Though it's clear that Marcel and the Creeper are not good guys, Morrow and Joan are not great specimens of humanity either. Morrow doesn't actually follow through on his physical threats against a couple of older, out-of-shape critics, but he's not starving like Marcel, so he hasn't even got that much of an excuse for his bullying behavior. Joan is clever and likable, and gets many of the saucier lines, but at the conclusion she caves in to Morrow's desire for wifely subordination. Even in B-horror films, the monsters remain more appealing than many exemplars of "normality."

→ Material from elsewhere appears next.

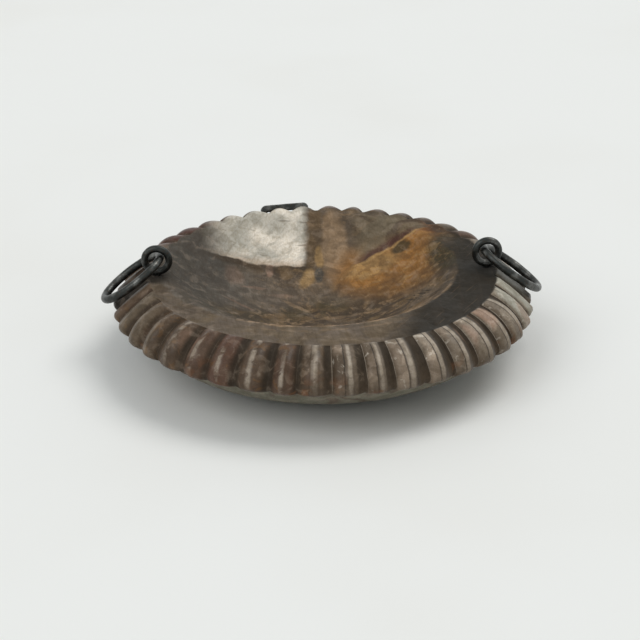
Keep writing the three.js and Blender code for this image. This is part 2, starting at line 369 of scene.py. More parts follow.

In the end, the script of HOUSE OF HORRORS gives us only a superficial critique of "high culture" critics; there's no evidence that Bricker and Babcock have any idea as to why the snooty critics don't like "low culture," But at least HOUSE, unlike many horror-films of the decade, found a new source of "victims you love to hate"-- a resource that many later films, particularly 1973's THEATRE OF BLOOD, would continue to exploit.